Chris Sale (SP – BOS)
Sale’s roller-coaster season has been well documented, and it went off the rails again from June 21 until his most recent six-inning, 12-strikeout shutout July 18 against the Blue Jays. He had allowed a total of 19 runs in those four turns before rebounding last week.
This time around, it looks like his downturn was not warranted, judging by his 2.00 FIP and 1.15 xFIP. Specifically in July 13’s start against the Dodgers, half of the balls in play fell for hits, and he stranded just half of the baserunners allowed. Sure, the Dodgers are the best team in all of baseball, but he should have better fortunes coming. Looking at his season overall, his 69.4% strand rate is very unlucky, especially in light of his previous seasons ranging from the mid-70s to the low-80s.
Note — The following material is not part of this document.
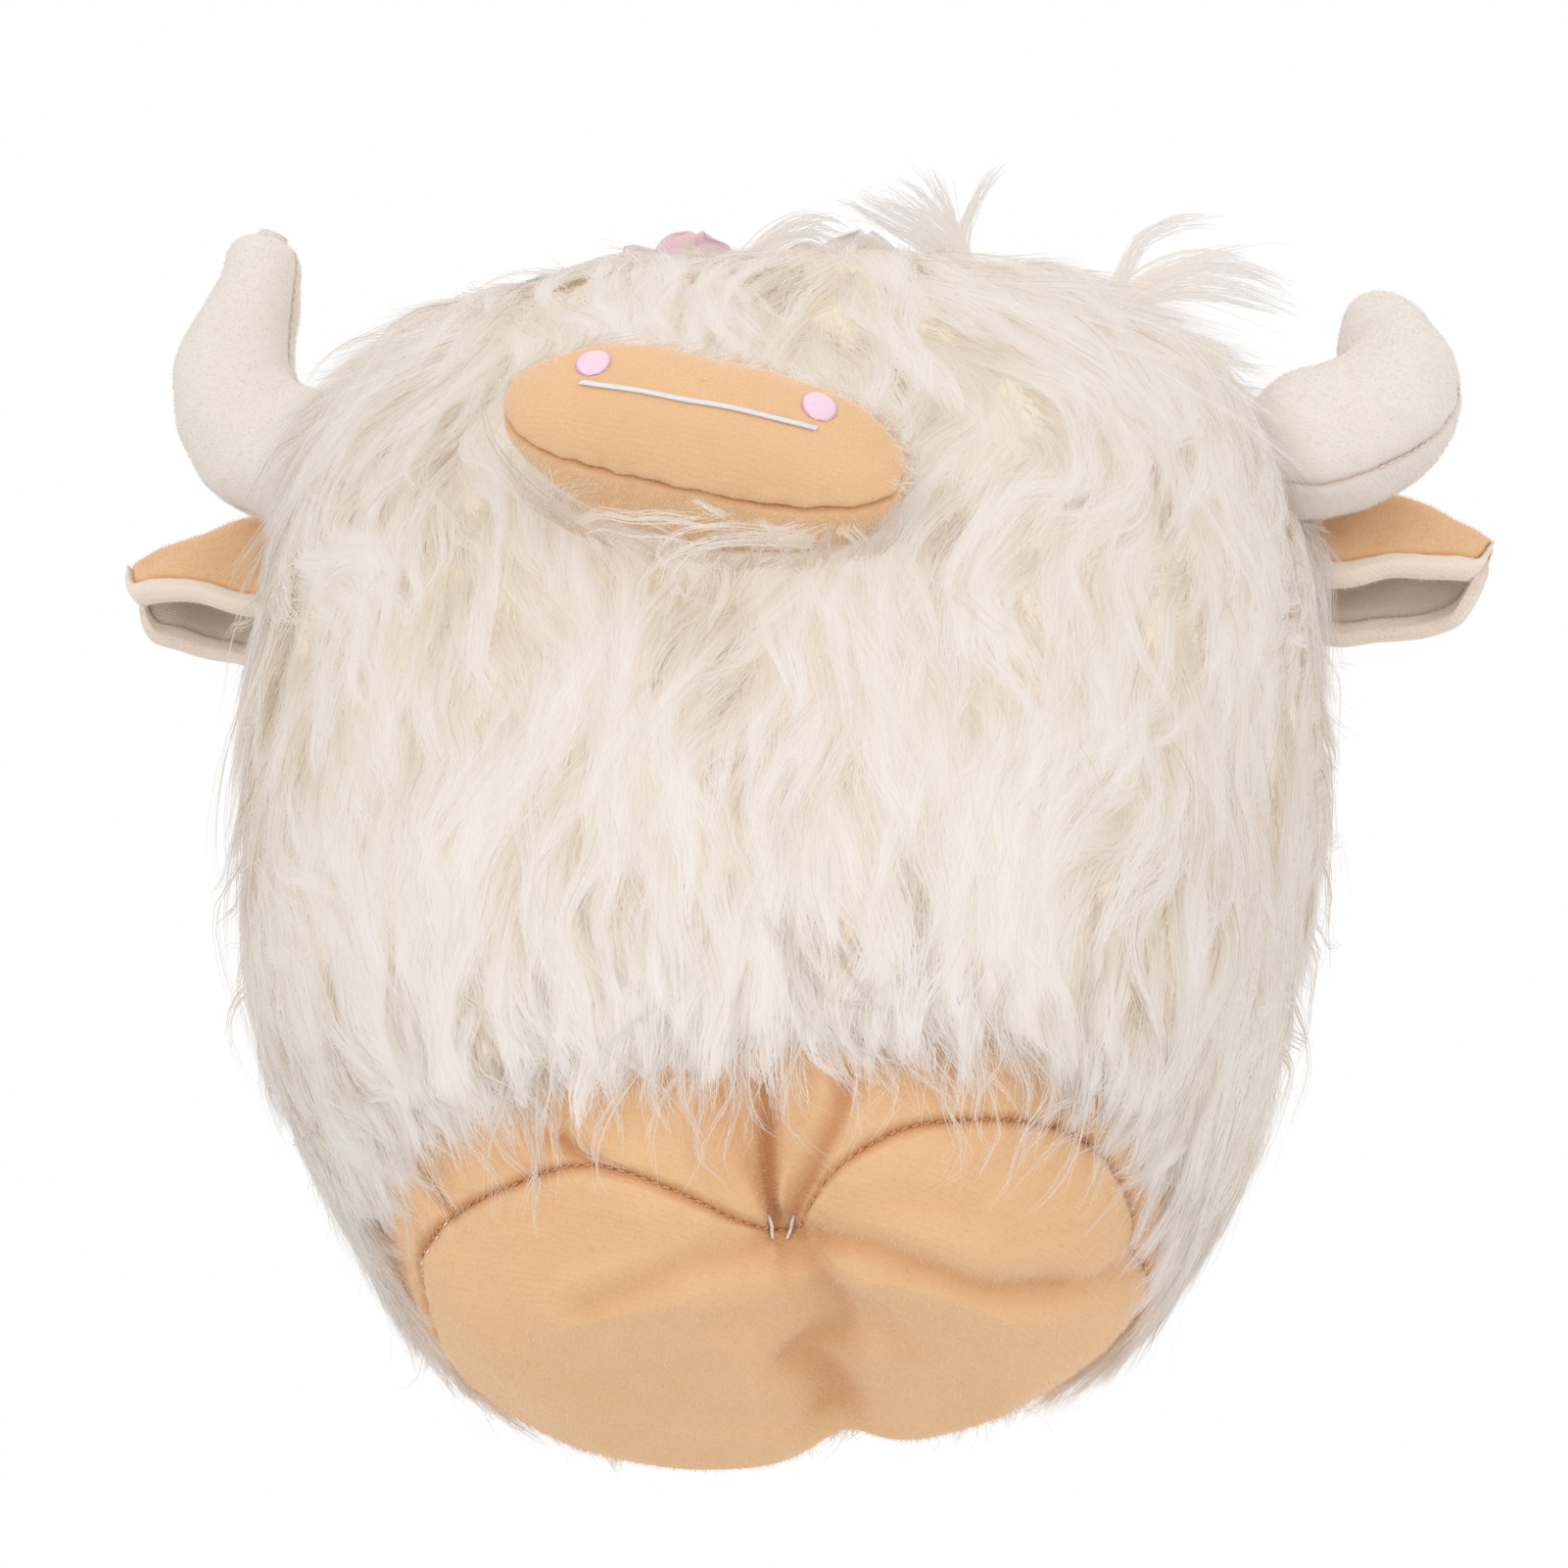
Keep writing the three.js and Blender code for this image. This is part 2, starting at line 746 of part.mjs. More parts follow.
// The room that an ear sweeps as it swings, as a prism through the pile
function earPocket(side, earLength) {
  const reach = pileHeight + cutOverrun + earStandOff;
  const upper = [];
  for (let row = 0; row <= earRows; row += 1) {
    const along = earLength * (row / earRows);
    const { halfHeight } = earSection(row / earRows);
    if (along < reach) {
      const corner = new THREE.Vector2(along, halfHeight + clothOuter() + cutClearance);
      upper.push(corner.rotateAround(new THREE.Vector2(), degrees(earSwing)));
    }
  }
  const lastCorner = upper[upper.length - 1];
  upper.push(new THREE.Vector2(reach, lastCorner.y));
  const root = new THREE.Vector2(upper[0].x - clothOuter(), upper[0].y);
  const outline = [...upper].reverse();
  outline.push(root);
  outline.push(...[root, ...upper].map((corner) => new THREE.Vector2(corner.x, -corner.y)));
  const shape = new THREE.Shape(outline.map((corner) => (
    new THREE.Vector2(side * corner.x, corner.y)
  )));
  const splay = 2 * earHalfHeight * earSplayShare;
  const halfDepth = earFoldRadius + splay + clothOuter() + cutClearance;
  const block = new THREE.ExtrudeGeometry(shape, { depth: 2 * halfDepth, bevelEnabled: false });
  block.translate(0, 0, -halfDepth);
  block.rotateX(Math.PI / 2);
  return block;
}

const coatCuts = [];
const sides = [
  {
    side: -1,
    name: 'left',
    column: backSeamColumn,
    hornSeatShare: leftHornSeatShare,
    hornSeatForward: leftHornSeatForward,
    hornStandOff: leftHornStandOff,
    hornLean: leftHornLeanAngle,
    earLength: leftEarLength,
    earSeatBack: leftEarSeatBack,
    earSweep: leftEarSweepAngle,
  },
  {
    side: 1,
    name: 'right',
    column: 0,
    hornSeatShare: rightHornSeatShare,
    hornSeatForward: rightHornSeatForward,
    hornStandOff: rightHornStandOff,
    hornLean: rightHornLeanAngle,
    earLength: rightEarLength,
    earSeatBack: rightEarSeatBack,
    earSweep: rightEarSweepAngle,
  },
];

for (const {
  side, name, column, hornSeatShare, hornSeatForward, hornStandOff, hornLean, earLength, earSeatBack, earSweep,
} of sides) {
  const pocketRadius = hornBaseRadius + clothOuter() + cutClearance;
  const hornSeat = seatOnBody(column, hornSeatShare, pocketRadius + hornStandOff);
  const horn = new THREE.Group();
  horn.position.copy(hornSeat.point);
  horn.position.y -= hornSeatForward;
  horn.rotation.set(degrees(hornLean), hornSeat.tilt, 0, 'YXZ');
  group.add(horn);
  const hornNet = makeHornNet(side);
  const halfTurn = hornColumns / 2;
  addPiece(horn, `horn_${name}_filling`, core(hornNet), fillingFinish());
  addPiece(horn, `horn_${name}_back_panel`, panel(hornNet, {
    columns: [0, halfTurn],
    inner: clothInner,
    outer: clothOuter,
  }), hornFinish());
  addPiece(horn, `horn_${name}_front_panel`, panel(hornNet, {
    columns: [halfTurn, hornColumns],
    inner: clothInner,
    outer: clothOuter,
  }), hornFinish());
  horn.updateMatrixWorld(true);
  const ball = new THREE.SphereGeometry(pocketRadius, pocketColumns, pocketRows);
  coatCuts.push(solidOf(ball, horn.matrixWorld));

  const earSeat = seatOnBody(column, earSeatShare, earStandOff + clothOuter());
  const ear = new THREE.Group();
  ear.position.copy(earSeat.point);
  ear.position.y += earSeatBack;
  ear.rotation.set(0, earSeat.tilt + degrees(side * earDroop), degrees(side * earSweep), 'ZYX');
  group.add(ear);
  const earNet = makeEarNet(side, earLength);
  addPiece(ear, `ear_${name}_outer`, panel(earNet, {
    inner: () => seamGap / 2,
    outer: () => seamGap / 2 + clothThickness,
  }), tanFinish());
  addPiece(ear, `ear_${name}_lining`, panel(earNet, {
    inner: () => -seamGap / 2 - clothThickness,
    outer: () => -seamGap / 2,
  }), liningFinish());
  ear.updateMatrixWorld(true);
  coatCuts.push(solidOf(earPocket(side, earLength), ear.matrixWorld));
}

// Satin flowers and leaves, sewn in a row over the front of the crown
function standOnCoat(turnShare, coatShare, name, geometry, material) {
  const standOff = fillingClearance + pileHeight + garlandClearance;
  const { point, normal } = bodyNet.at(
    frontColumn + turnShare * bodyColumns,
    hemRow + coatShare * coatRows,
  );
  geometry.computeBoundingBox();
  geometry.translate(0, 0, -geometry.boundingBox.min.z);
  const mesh = addPiece(group, name, geometry, material);
  mesh.position.copy(point).addScaledVector(normal, standOff);
  mesh.quaternion.setFromUnitVectors(new THREE.Vector3(0, 0, 1), normal);
}

function flowerGeometry() {
  const heart = new THREE.SphereGeometry(flowerHeartRadius, petalColumns, petalRows);
  const petal = new THREE.SphereGeometry(1, petalColumns, petalRows);
  petal.scale(petalLength / 2, petalWidth / 2, petalThickness / 2);
  petal.translate(petalLength / 2 + flowerHeartRadius / 2, 0, 0);
  petal.rotateY(-degrees(petalLift));
  let flower = solidOf(heart);
  for (let number = 0; number < petalCount; number += 1) {
    const turn = new THREE.Matrix4().makeRotationZ((2 * Math.PI * number) / petalCount);
    flower = flower.add(solidOf(petal, turn));
  }
  return geometryOf(flower);
}

function leafGeometry() {
  const leaf = new THREE.SphereGeometry(1, petalColumns, petalRows);
  leaf.scale(leafLength / 2, leafWidth / 2, leafThickness / 2);
  leaf.rotateZ(Math.PI / 2);
  return geometryOf(solidOf(leaf));
}

for (const [name, turnShare, coatShare, material] of garlandShares) {
  const geometry = name.startsWith('leaf') ? leafGeometry() : flowerGeometry();
  standOnCoat(turnShare, coatShare, name, geometry, material());
}

// Coat panels, parted round the muzzle, the horns and the ears
muzzle.updateMatrixWorld(true);
const muzzlePocket = solidOf(core(muzzleNet, clothOuter() + cutClearance), muzzle.matrixWorld);
for (const [name, columns] of [
  ['coat_back_panel', [0, backSeamColumn]],
  ['coat_front_panel', [backSeamColumn, bodyColumns]],
]) {
  const cloth = panel(bodyNet, {
    columns,
    rows: [hemRow, bodyRows],
    inner: clothInner,
    outer: pileAt,
  });
  const cuts = [...coatCuts, muzzlePocket];
  const solid = cuts.reduce((left, cut) => left.subtract(cut), solidOf(cloth));
  addPiece(group, name, geometryOf(solid), furFinish());
}

// The origin is the middle of the footprint of the whole toy, at the height that it stands on
const box = new THREE.Box3().setFromObject(group, true);
const middle = box.getCenter(new THREE.Vector3());
group.position.set(-middle.x, -middle.y, -box.min.z);

export default group;
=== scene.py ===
"""A stuffed highland cow: long-pile coat, tan knit base, pillow muzzle, horns, folded ears and satin flowers."""

import json
import logging
import math
from collections.abc import Callable, Sequence
from dataclasses import dataclass, field
from enum import Enum

import bpy
import numpy as np
from mathutils import Matrix, Vector
from mathutils.bvhtree import BVHTree
from mathutils.kdtree import KDTree


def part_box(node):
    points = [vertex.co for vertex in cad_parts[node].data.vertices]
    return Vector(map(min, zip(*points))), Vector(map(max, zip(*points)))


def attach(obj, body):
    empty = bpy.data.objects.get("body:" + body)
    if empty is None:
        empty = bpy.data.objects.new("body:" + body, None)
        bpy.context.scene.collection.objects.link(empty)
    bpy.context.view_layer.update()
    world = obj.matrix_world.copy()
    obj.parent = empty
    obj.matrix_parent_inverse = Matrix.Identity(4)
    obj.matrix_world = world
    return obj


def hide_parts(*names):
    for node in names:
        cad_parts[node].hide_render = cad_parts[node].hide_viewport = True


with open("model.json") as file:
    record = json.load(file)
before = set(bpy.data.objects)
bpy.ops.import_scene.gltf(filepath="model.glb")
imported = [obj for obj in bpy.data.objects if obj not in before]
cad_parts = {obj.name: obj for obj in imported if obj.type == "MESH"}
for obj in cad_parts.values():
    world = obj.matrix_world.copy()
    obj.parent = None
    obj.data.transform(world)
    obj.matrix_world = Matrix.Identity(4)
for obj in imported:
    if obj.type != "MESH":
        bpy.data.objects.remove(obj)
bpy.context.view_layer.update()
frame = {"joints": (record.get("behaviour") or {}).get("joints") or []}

Array = np.ndarray
Colour = tuple[float, float, float]
Pixels = tuple[tuple[float, float], ...]
Guide = dict[str, Array]

log = logging.getLogger("plush")
TINY = 1e-9
FULL_TURN = 2 * math.pi


class Side(Enum):
    """Which side of the toy a horn or an ear is sewn to; the value is the sign of X."""

    LEFT = -1
    RIGHT = 1

    @property
    def word(self) -> str:
        """The side's name in node and piece names."""
        return self.name.lower()


class Half(Enum):
    """Which of a form's two sewn panels is meant."""

    FRONT = "front"
    BACK = "back"


def unit(vectors: Array) -> Array:
    """Scales vectors to length one.

    Args:
        vectors: Vectors along the last axis.

    Returns:
        The same directions with length one.
    """
    return vectors / np.maximum(np.linalg.norm(vectors, axis=-1, keepdims=True), TINY)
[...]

Despite the ups and downs, each of the main projection systems suggests a high-two to low-three ERA with a K rate just below Cole’s. Sign me up.
Jose Berrios (SP – MIN)
Berrios has had a good start to the stretch run on the surface, but not all is well. An 84% strand rate, 10 strikeouts, six walks, and no homers allowed in 10.2 innings is not a recipe to a 2.53 ERA. His ERA indicators suggest at least another full run on top.
Frankly, Berrios has gotten lucky all year. His K/9 is down 15% from last year, and his luck stats (strand rate, BABIP) are trending in the wrong direction. Berrios hasn’t had a blow-up start yet, but he also hasn’t posted a quality start in his last three outings. The projection systems have us looking at a 3.75-4.44 ERA the rest of the way. It’s worth seeking out someone with more strikeout upside if you’re already at a safe place with wins.